The association of music with food that nourishes love suggests that the character, Orsino, is hungry for love. He is further portrayed to be desperately in need of fulfilling his emotional desires other than being loved back as he appears to appreciate the notion of being in love more compared to the lady Orsino thinks he loves. Therefore, the metaphor communicates his ignorance and naivety concerning the subject of love. Orsino’s drive to experience love and extinguish the pain associated with it makes him delusional as he entertains impossible, crazy imagination concerning factors that foster the growth of love. For instance, he thinks listening to excess music would fill his appetite- emotional desires for Olivia- and eventually let him off the hook as implied by Shakespeare (1. 1. 1-3).

The linking of music to food associated with enhancing growth and development of love communicates the unhealthy over yearning of deep emotional desires that drive the parties involved crazy to the point of deviating from their daily activities. Orsino seems to have lost interest in indulging in activities he used to take pleasure in participating in since he declines an invitation to go hunting (Shakespeare (1.1. 20-24); instead driven by the powerful force of love, Orsino shifts his focus to thoughts that would fill his desire excessively and spare him the pain of being rejected by Olivia. Thus the metaphor implies the decline of Orsino to foolishness by the unfamiliar feeling of love as he seems to focus a lot on his obsession since later in the scene he ends up in bed nursing his infatuation with love fantasies.

The author’s association of music with food of love at the begging of the play aids in communicating the theme of love depicted throughout the play and highlights the plot. The metaphor further hints on the characters’ fallacies concerning the notion of being in love that drives them into foolish acts that they are barely conscious of or aware. For instance, Malvolio ends up being isolated by Olivia, who considers him insane after being misled into attempting to declare his love for her as implied by Shakespeare (3.4. 25-29). It also touches on the uncontrollable pain associated with the feeling of love since Osirino’s desire to quench his hunger for love with music seems to be triggered by Olivia’s disinterest in him.

Moreover, it hints on the impulsive measures the characters undertake to experience the feeling of love and stay close to their loved ones. For instance, Viola tugs along with her ridiculous ploy to stay close to her love, Orsino, as indicated by Shakespeare (1.4.7) while fully aware of his interest in Olivia. In a nutshell, the association of music with food of love exposes the characters’ misconception concerning idea of falling in love and exploits the possibility of finding closure as they finally come to terms with the reality when they find love they had been desperately searching for.

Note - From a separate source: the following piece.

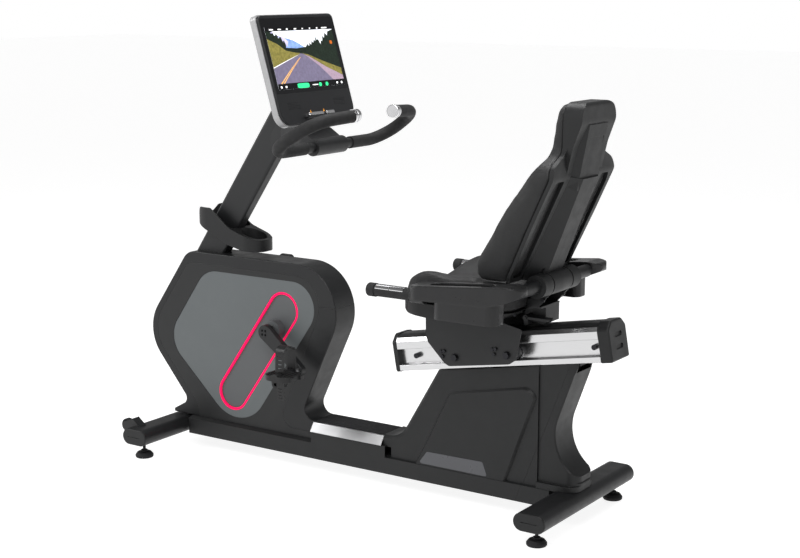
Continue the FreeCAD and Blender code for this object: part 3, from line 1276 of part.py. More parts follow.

Some characters nurse the idea of satisfying their yearning for passion asserted by their tendency to cling to misplaced beliefs that gives them the hope of being loved or experiencing love. For instances, Olivia seems to be have fallen in love with by Viola’s (Cesario) words other than her personality as she could not tell the difference between Viola and Sebastian. Olivia appears to cling to the appealing sound of Viola’s (Cesario) words probably because they helped nourish her emotional desires thus echoes the metaphor.

 

Work Cited

Shakespeare, W. Twelfth night, or What you will. New Haven: Yale UP, 1954. Print.